The fact of the matter is, the age limit does have some undeniably sticky social and racial consequences.  That Rubio had the opportunity to enter the NBA as an 18 year old whereas everyone else on the bus to Madison Square Garden had to donate their time as high profile athlete-interns for their respective colleges (and the shoe companies that sponsor their colleges), the NCAA and CBS for a year or two, that’s a tough pill to swallow, especially when every high schooler-turned-pro except Robert Swift is black.  However, Rubio’s privilege to enter the NBA as an 18 year old exists not out of some insidious Birthers-hatched plan to make the NBA the next frontier on their social agenda, but because the CBA and its age limit possess some glaring loopholes.  David Stern has maintained that the age limit was strictly a business decision, meaning if there’s potential profit-to-be-had, the CBA will find a way to allow for it– a fact which becomes especially convenient for white, international ballers who weren’t likely to lend their services to the NCAA for a year or two anyway.  But five years after the rule was passed and with the international market for young American ballers becoming all the more unaccommodating amidst a global recession, the loopholes in the age limit remain largely untested.  What I then find particularly ironic in the case of Ricky Rubio is that by working completely within the maddeningly inconsistent framework of the CBA, Rubio has proven himself to be, even explicitly stated that he’s no more emotionally or psychologically ready to enter the uncompromising hype factory of the American pro sportsworld than the homegrown crop of players who have known nothing but hype since they were first able to show off their abilities on the court.

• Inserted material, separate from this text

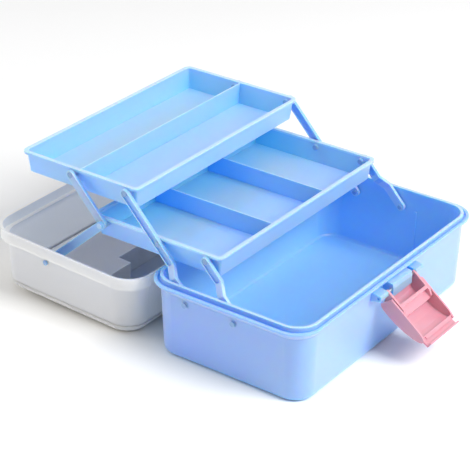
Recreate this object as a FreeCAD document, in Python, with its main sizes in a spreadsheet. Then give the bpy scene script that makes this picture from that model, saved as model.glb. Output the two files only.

From the moment the Wolves drafted Rubio with the #5 pick on June 25th up until Rubio’s announcement leaked on Monday night, I have maintained that Rubio would don a Wolves jersey before the season started– an assumption I based largely on what I deemed to be sound common sense.  The bottom line, I figured, is that if David Kahn and the Wolves brass could jimmy together an ad hoc buyout package that largely compensated for Rubio’s ridiculous Euro-buyout, he’d jump at the opportunity to join the NBA ranks and be that much closer to his second, more lucrative, non-rookie scale contract.  But while I may feel some misinformed bond with Rubio over his hesitantly flashed peace signs and social awkwardness, the bottom line is that he’s an 18 year old kid who (like most 18 year old kids) has never lived away from his parents, calls himself shy, and dude can’t even speak English all that well.  It’d be an understatement to say Rubio doesn’t (and shouldn’t) see things the way I do.

In the end, it wasn’t just one insurmountable hindrance but a confluence of factors (an unfairly inflated buyout; the financial limitations placed on the fifth pick slot by the CBA; the ego hit of slipping to the fifth pick; the influence of family; youth/imaturity) that prevented the formulation of common sense facing Ricky Rubio from falling in step with mine.  Yes, Ricky Rubio did say he’d play in the NBA for free, along with a bunch of other misleading bullshit that has further disparaged my long-battered Twolves pride. But the story here is not that Rubio’s immaturity and petulant and conceited attitude has prevented him from seamlessly integrating into the NBA– but that Rubio’s  immaturity, youth, and capriciousness should be forgiven, not blamed, in his reasoning for favoring the “less complicated” and “less risky” move of staying home over testing the uncharted loopholes of the NBA’s Collective Bargaining Agreement.  Of course, the same can be said for Derrick Rose concerning his academic scandal at U-Memphis, or Lebron James accepting some retro jerseys for free as a high schooler in Akron.  The loophole that Rubio faced may have been officially ratified by a group of rich pro sports team owners and the NBA Player’s Association, but it’s no different than the relatively subjective set of limitations facing any young kid who slips up while navigating the pressures of fame, impending wealth, and intense media scrutiny that come along with life in the NBA.  In the end, maybe there wasn’t that much separating Rubio from the rest of his 2009 NBA Draft-mates after all.